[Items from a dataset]
#####
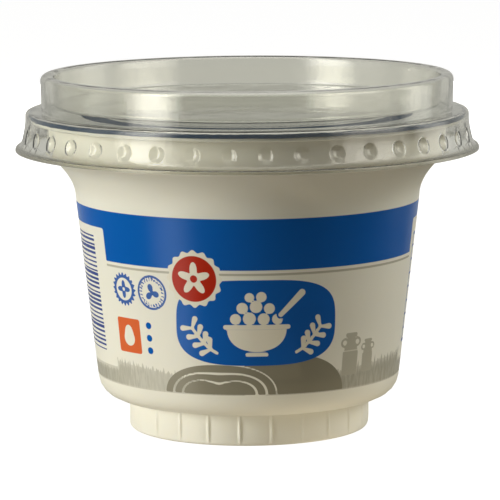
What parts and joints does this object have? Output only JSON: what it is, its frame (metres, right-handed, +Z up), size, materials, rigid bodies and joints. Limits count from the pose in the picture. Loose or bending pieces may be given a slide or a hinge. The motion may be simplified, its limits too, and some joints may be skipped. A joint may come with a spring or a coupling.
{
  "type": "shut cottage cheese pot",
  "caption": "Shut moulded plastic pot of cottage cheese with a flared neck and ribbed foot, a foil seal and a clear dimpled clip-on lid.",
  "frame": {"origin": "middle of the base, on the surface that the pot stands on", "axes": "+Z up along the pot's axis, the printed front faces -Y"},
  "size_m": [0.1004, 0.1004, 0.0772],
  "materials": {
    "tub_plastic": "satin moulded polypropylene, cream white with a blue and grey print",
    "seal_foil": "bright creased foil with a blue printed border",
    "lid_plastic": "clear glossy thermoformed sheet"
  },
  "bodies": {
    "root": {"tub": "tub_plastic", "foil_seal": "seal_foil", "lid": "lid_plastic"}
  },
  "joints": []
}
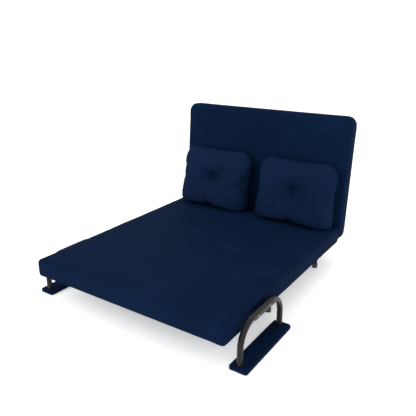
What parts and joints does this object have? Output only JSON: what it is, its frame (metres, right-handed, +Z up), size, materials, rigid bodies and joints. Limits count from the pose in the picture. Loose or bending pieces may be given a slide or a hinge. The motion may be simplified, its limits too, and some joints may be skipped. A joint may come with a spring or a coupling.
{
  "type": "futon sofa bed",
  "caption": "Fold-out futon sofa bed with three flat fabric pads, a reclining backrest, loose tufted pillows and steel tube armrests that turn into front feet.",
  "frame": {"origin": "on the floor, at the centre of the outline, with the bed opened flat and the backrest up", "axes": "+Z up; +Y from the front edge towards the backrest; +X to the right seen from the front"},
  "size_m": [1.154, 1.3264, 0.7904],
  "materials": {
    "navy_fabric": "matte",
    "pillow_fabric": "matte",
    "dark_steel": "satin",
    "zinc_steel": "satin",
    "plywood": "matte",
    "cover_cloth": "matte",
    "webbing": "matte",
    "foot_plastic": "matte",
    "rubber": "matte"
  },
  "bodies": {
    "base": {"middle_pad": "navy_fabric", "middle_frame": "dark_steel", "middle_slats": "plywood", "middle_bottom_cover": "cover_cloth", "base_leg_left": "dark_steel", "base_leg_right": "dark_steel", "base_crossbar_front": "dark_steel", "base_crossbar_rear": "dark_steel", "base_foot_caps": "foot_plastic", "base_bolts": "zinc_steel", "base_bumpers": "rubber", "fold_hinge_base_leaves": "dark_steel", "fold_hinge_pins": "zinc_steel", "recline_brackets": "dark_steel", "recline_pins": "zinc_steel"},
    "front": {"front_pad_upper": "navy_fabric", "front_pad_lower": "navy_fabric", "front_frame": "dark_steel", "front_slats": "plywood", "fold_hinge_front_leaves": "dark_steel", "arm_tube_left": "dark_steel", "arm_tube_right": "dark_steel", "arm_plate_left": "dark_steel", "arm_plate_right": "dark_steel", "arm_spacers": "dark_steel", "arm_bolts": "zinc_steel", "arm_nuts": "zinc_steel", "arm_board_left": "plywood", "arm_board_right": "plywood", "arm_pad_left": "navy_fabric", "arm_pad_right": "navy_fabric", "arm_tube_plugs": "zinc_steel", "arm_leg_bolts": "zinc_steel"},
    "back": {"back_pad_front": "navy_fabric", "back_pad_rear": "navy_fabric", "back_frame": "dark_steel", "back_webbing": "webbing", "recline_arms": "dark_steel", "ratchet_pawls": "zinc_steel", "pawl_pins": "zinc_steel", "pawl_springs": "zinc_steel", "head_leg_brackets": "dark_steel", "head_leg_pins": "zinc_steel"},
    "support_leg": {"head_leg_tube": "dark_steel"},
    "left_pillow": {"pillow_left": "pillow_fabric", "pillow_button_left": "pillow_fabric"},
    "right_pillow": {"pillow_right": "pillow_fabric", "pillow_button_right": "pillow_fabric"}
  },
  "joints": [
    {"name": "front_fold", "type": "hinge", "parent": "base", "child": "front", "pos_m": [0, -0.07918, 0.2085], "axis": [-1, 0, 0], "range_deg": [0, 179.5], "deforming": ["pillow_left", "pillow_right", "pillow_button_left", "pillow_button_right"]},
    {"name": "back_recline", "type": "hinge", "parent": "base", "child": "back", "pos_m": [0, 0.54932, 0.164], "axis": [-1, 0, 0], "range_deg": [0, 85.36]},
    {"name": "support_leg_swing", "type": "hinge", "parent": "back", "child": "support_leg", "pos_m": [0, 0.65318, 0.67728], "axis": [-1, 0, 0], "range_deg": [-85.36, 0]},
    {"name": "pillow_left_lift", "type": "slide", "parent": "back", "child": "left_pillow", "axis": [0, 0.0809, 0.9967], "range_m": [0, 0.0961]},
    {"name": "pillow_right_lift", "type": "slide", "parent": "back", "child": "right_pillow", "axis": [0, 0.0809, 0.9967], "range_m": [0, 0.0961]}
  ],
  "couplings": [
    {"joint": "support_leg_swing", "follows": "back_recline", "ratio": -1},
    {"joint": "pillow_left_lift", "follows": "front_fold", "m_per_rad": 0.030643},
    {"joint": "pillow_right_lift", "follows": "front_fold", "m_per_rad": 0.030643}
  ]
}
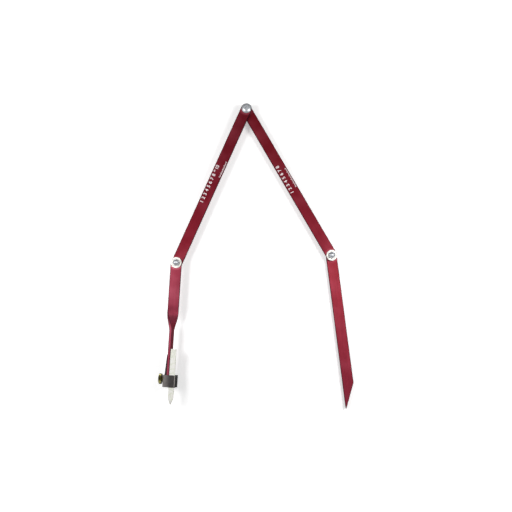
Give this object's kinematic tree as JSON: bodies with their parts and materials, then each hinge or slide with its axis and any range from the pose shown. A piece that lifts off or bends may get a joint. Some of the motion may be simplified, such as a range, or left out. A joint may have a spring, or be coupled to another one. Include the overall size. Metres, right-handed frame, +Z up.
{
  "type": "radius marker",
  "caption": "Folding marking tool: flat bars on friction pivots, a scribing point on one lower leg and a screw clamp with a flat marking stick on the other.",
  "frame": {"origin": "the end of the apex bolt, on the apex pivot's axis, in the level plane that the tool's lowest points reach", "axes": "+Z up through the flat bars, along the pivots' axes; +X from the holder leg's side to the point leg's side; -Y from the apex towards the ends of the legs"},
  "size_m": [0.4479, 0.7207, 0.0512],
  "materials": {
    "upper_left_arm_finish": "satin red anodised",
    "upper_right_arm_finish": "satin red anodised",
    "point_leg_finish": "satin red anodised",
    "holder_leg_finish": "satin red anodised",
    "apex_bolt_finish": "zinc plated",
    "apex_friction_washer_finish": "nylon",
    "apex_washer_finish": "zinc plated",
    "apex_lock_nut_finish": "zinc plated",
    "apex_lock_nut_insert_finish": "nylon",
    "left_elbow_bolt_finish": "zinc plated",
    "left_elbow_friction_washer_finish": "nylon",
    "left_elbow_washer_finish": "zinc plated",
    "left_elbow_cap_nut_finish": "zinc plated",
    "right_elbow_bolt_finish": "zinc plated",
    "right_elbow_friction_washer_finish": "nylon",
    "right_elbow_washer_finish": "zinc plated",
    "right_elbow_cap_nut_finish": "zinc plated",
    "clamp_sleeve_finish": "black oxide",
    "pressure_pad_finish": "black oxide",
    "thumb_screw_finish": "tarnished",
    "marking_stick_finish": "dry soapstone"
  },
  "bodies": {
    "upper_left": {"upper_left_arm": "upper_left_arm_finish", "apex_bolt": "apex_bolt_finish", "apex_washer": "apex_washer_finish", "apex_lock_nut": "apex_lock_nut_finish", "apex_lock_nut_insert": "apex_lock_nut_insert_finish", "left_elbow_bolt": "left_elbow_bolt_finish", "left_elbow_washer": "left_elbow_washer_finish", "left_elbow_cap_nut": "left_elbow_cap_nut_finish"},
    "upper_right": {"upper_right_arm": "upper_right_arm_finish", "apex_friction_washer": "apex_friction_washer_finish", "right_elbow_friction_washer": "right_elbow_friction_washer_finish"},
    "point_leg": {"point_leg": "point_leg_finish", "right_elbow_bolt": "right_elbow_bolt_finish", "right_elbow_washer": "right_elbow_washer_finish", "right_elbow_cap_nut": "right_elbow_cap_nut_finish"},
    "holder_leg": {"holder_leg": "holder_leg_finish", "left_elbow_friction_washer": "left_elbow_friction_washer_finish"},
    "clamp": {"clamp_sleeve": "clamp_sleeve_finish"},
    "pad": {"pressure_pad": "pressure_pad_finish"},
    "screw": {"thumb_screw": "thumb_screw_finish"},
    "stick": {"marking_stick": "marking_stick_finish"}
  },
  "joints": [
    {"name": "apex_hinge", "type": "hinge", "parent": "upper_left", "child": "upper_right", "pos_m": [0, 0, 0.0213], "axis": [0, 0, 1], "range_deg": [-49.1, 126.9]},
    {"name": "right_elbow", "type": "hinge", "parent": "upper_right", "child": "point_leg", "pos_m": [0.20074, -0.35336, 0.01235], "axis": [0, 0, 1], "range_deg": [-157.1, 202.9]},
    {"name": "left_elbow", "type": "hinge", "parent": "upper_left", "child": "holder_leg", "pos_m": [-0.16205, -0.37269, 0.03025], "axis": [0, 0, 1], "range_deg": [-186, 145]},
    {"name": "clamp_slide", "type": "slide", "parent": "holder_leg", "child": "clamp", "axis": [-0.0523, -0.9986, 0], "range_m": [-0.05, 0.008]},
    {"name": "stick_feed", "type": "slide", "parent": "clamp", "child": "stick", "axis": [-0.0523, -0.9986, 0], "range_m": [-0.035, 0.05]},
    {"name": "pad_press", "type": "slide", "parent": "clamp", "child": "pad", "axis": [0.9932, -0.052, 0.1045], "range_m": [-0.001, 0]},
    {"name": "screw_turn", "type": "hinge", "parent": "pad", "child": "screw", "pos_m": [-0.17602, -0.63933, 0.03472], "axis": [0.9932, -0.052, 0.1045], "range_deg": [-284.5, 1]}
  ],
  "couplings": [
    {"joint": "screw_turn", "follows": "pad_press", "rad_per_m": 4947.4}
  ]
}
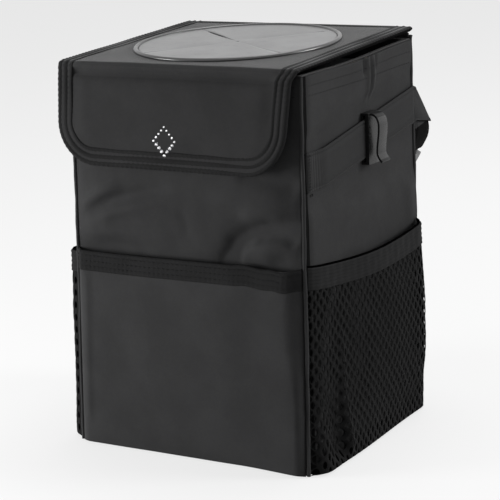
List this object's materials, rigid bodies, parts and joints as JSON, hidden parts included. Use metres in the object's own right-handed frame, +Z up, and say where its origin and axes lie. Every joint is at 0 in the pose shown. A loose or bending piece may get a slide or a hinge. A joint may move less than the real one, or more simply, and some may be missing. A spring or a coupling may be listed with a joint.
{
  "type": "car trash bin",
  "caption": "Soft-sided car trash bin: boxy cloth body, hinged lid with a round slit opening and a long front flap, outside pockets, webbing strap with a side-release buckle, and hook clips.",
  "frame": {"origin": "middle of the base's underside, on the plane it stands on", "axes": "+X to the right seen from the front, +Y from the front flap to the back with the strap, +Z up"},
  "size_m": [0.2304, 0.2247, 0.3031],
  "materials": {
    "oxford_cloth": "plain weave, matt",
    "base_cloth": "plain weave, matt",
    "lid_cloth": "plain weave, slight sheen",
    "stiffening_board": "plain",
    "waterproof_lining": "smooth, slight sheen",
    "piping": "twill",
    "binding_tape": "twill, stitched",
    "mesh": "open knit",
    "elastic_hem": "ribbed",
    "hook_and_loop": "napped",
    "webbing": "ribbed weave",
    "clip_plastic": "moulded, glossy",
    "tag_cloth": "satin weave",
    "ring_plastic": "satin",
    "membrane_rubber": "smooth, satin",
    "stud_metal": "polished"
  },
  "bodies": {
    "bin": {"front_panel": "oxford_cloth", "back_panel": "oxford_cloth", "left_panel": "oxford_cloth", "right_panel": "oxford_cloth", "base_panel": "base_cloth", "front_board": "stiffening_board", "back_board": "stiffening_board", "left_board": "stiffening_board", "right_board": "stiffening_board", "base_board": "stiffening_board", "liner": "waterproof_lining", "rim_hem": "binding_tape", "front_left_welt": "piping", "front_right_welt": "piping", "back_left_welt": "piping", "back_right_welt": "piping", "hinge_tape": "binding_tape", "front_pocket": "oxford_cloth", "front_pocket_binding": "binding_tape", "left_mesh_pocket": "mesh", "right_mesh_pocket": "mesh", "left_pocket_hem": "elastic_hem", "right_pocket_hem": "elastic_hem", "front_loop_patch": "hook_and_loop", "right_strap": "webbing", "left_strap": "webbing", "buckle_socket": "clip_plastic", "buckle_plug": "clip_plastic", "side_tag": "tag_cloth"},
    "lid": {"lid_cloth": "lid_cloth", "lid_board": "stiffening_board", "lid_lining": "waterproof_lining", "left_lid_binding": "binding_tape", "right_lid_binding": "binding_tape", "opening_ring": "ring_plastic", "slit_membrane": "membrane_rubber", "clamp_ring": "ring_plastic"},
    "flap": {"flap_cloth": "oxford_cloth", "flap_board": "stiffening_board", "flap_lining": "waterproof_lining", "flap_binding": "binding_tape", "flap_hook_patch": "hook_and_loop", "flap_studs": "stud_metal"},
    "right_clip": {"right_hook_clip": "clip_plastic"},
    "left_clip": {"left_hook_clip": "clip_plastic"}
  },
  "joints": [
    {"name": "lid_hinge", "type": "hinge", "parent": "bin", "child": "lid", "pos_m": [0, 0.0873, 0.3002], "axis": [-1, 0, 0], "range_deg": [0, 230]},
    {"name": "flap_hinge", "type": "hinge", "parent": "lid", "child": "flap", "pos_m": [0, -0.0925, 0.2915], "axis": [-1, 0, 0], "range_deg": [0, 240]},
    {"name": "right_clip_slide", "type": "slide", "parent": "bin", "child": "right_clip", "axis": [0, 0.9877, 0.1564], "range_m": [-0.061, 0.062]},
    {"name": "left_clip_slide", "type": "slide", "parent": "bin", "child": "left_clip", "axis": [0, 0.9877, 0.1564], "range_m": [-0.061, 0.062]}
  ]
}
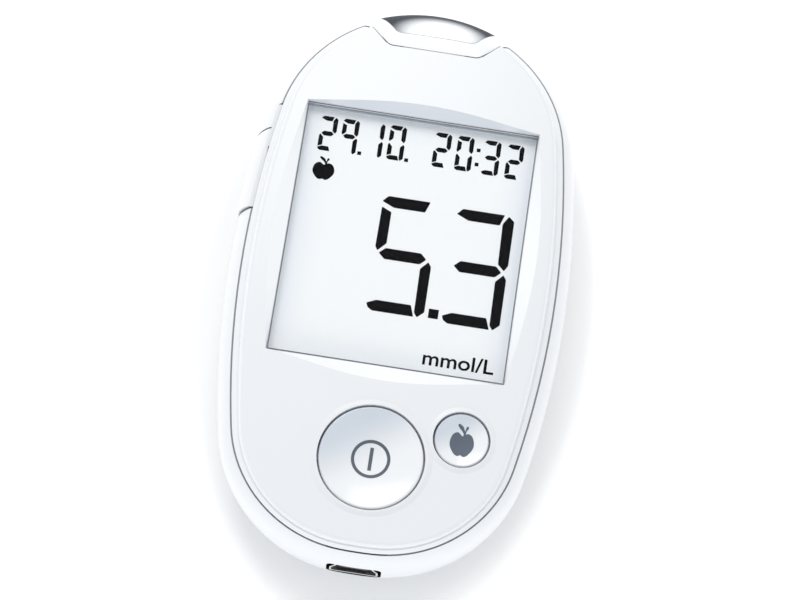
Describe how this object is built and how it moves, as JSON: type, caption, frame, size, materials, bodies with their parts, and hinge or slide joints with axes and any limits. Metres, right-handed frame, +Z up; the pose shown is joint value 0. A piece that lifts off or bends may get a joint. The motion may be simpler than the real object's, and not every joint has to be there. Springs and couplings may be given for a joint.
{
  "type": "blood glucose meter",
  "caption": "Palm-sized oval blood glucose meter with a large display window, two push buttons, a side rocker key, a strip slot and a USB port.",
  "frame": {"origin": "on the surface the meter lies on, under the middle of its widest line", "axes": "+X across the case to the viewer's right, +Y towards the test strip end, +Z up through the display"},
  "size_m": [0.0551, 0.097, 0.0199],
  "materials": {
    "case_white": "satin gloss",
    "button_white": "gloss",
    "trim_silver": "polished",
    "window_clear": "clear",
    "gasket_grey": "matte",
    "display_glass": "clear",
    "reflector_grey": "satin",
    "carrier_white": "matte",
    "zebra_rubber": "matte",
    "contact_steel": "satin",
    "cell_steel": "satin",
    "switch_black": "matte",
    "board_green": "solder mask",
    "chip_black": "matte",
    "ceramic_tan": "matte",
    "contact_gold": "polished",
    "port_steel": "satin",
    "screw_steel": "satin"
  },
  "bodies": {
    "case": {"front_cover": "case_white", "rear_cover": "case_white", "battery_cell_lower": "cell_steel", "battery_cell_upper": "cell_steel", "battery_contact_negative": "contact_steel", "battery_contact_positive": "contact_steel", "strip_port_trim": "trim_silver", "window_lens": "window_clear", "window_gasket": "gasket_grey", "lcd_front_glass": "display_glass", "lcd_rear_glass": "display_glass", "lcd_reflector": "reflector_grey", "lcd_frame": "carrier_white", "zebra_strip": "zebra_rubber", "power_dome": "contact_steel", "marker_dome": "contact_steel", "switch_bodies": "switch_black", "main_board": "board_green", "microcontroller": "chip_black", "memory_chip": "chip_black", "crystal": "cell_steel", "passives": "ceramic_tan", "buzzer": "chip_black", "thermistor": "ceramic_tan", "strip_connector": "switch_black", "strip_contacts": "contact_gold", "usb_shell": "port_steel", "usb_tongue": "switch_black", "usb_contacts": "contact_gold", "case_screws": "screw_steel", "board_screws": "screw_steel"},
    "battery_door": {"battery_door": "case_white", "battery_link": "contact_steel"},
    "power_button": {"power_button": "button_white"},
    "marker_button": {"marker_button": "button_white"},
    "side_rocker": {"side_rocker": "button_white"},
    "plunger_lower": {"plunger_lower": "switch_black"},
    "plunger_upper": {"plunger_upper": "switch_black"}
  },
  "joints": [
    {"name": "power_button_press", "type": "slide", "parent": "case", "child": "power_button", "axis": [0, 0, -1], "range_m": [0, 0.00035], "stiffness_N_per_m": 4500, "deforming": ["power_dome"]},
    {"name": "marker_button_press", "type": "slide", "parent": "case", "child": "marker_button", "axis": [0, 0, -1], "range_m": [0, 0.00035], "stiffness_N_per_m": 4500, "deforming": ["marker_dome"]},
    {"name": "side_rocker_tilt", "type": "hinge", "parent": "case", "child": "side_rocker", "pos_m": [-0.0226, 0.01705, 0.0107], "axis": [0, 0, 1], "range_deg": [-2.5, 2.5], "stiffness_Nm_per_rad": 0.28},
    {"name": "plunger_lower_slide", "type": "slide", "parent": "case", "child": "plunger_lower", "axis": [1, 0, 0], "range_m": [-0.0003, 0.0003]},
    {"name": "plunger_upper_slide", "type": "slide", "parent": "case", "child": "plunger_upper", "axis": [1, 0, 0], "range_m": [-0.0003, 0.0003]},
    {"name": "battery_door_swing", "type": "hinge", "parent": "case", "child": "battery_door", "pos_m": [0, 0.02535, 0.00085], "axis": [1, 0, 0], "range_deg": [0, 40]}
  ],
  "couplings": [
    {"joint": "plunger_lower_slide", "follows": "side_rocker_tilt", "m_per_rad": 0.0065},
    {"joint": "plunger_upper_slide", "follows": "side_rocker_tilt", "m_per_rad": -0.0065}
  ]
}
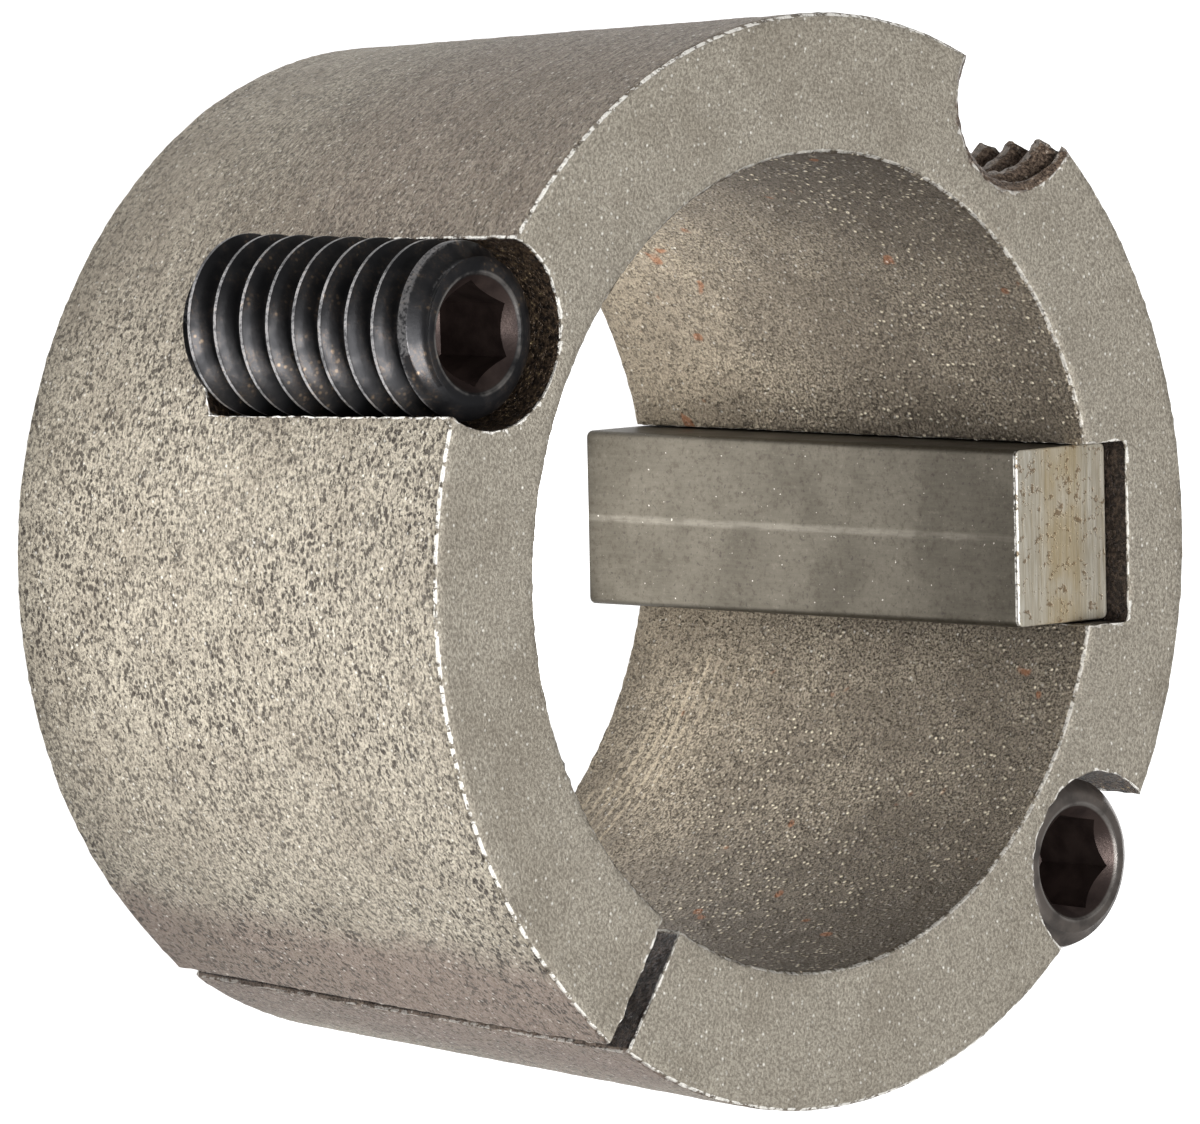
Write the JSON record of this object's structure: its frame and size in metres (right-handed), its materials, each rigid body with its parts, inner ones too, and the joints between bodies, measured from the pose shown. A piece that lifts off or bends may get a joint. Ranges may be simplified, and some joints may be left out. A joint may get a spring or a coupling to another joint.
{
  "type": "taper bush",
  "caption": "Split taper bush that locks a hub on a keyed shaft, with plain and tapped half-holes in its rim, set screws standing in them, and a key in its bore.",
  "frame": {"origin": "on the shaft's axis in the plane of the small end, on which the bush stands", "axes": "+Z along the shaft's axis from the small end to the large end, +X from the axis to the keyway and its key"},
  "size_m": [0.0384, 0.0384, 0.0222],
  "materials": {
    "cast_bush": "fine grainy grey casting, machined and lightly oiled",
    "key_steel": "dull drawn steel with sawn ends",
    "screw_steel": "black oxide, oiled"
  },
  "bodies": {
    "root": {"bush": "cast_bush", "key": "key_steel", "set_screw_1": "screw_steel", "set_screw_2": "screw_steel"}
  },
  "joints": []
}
#####
*What you will do*: Repeat, character for character, the lines from the one that holds "Write the JSON" to the final line of the material, inclusive, and no other lines.

*Solved problem*:
Write the JSON record of this object's structure: its frame and size in metres (right-handed), its materials, each rigid body with its parts, inner ones too, and the joints between bodies, measured from the pose shown. A piece that lifts off or bends may get a joint. Ranges may be simplified, and some joints may be left out. A joint may get a spring or a coupling to another joint.
{
  "type": "taper bush",
  "caption": "Split taper bush that locks a hub on a keyed shaft, with plain and tapped half-holes in its rim, set screws standing in them, and a key in its bore.",
  "frame": {"origin": "on the shaft's axis in the plane of the small end, on which the bush stands", "axes": "+Z along the shaft's axis from the small end to the large end, +X from the axis to the keyway and its key"},
  "size_m": [0.0384, 0.0384, 0.0222],
  "materials": {
    "cast_bush": "fine grainy grey casting, machined and lightly oiled",
    "key_steel": "dull drawn steel with sawn ends",
    "screw_steel": "black oxide, oiled"
  },
  "bodies": {
    "root": {"bush": "cast_bush", "key": "key_steel", "set_screw_1": "screw_steel", "set_screw_2": "screw_steel"}
  },
  "joints": []
}